Exposé·es
L’exposition « Exposé·es » au Palais de Tokyo, à Paris, rappelle l’hécatombe de l’épidémie du sida des années 1980-1990. Aujourd’hui, pour les malades, survivre au sida, c’est toujours vivre dans une société où le validisme et la sérophobie font des ravages.
dans l’hebdo N° 1759 Acheter ce numéro
Au Palais de Tokyo, alors que je visite l’exposition « Exposé·es », je tombe sur une photographie de Michel Journiac, « Marquage d’un corps – Action de corps exclu (étape 7 du rituel de transmutation. 1983-1993) ». L’image – gros plan sur une section de tronc et de bras – interroge avec force une dynamique centrale de notre société contemporaine : corps « normal »/normé, corps malade/« sain », corps invalide/valide.
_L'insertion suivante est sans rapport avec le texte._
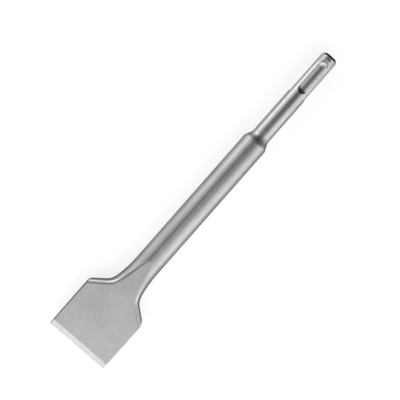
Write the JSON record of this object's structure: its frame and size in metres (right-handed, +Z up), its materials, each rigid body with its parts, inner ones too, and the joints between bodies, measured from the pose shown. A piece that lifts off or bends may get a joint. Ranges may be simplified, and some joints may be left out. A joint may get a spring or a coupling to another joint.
{
  "type": "hammer drill flat chisel",
  "caption": "Wide flat chisel bit for a hammer drill: slotted and grooved drive shank, round body, flared spade blade with a ground bevel.",
  "frame": {"origin": "on the resting surface, under the middle of the length and of the blade's width; the tool's axis runs 7 mm above it", "axes": "+X along the tool's axis from the cutting edge to the shank end, +Y across the blade, +Z up, square to the blade's middle plane"},
  "size_m": [0.2, 0.0364, 0.014],
  "materials": {
    "chisel": "satin"
  },
  "bodies": {
    "root": {"chisel": "chisel"}
  },
  "joints": []
}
Au travers de ce triangle (que l’on suppose rose) dézingué, morceau de chair écorchée, à vif, telle une affiche politique passée et comme partiellement arrachée sur un mur défraîchi, qui a (trop) vécu, Michel Journiac nous rappelle à ce que furent les premiers temps de l’épidémie du sida dans la France des années 1980-1990. Une hécatombe.
En 1987, 964 décès attribués au virus de l’immunodéficience humaine (VIH) – découvert en mai 1983 et reconnu comme responsable du sida en 1984 – sont comptabilisés. Mais, très vite, les statistiques s’affolent jusqu’à atteindre un pic terrible, en 1994, avec 4 860 morts. Un compte macabre qui rythme le quotidien d’une génération entière confrontée au déni mortifère de l’État, au désintérêt criminel de l’industrie pharmaceutique et à l’indifférence attentiste d’une grande partie de la société se croyant à l’abri face à un « cancer gay qui ne touche que les pédés ».
Une hécatombe, des morts par centaines, puis par milliers, et la naissance – dans le feu de l’action et la rage de la survie immédiate, si souvent contrariée – d’une nouvelle forme d’activisme qui s’incarne, en particulier, dans une association, Act Up-Paris, fondée le 9 juin 1989. Les malades du sida s’exposent en exposant ce que leur fait la maladie. Cette autospectacularisation de l’épidémie, entre zaps et die-in, oblige la société à voir, s’impose à elle en affirmant un lien ontologique entre la vieille homophobie-lesbophobie et la toute nouvelle sérophobie.
On meurt du virus bien sûr, mais aussi d’abandon, d’isolement, de peur.
Car on meurt du virus bien sûr, mais aussi d’abandon, d’isolement, de peur. On meurt de convenances, de moralité et de normalité. Comme le précise Emmanuelle Cosse, présidente d’Act Up-Paris de 1999 à 2001, « au-delà de ce qui fait la colère d’Act Up, il y a toujours eu aussi une dénonciation de la norme, de ce qui devrait décider de ce qui est bien, de ce qui est mal, de si nos vies sont correctes ou pas (1) ».
(1) Témoignage sur le site d’information Yagg en 2009.
Cela nous ramène au questionnement d’« Exposé·es », au travers du livre d’Élisabeth Lebovici qui en constitue le cœur vibrant (2). En interrogeant le triptyque homophobie-lesbophobie-transphobie / validisme / sérophobie, celle-ci nous rappelle que le sida a durablement impacté l’ensemble de la société. Au passé évidemment, mais aussi au présent.
Ce que le sida m’a fait. Art et activisme à la fin du XXe siècle, Élisabeth Lebovici, Les Presses du réel, 2017.
Pour les malades, en effet, survivre au sida, c’est toujours vivre dans une société où le validisme et la sérophobie font des ravages. Ainsi, en 2005, une étude de Sida info service précisait que 57,3 % des personnes séropositives en France estimaient avoir été discriminées du fait de leur séropositivité. Une réalité quotidienne qui se perpétue dans un silence assourdissant.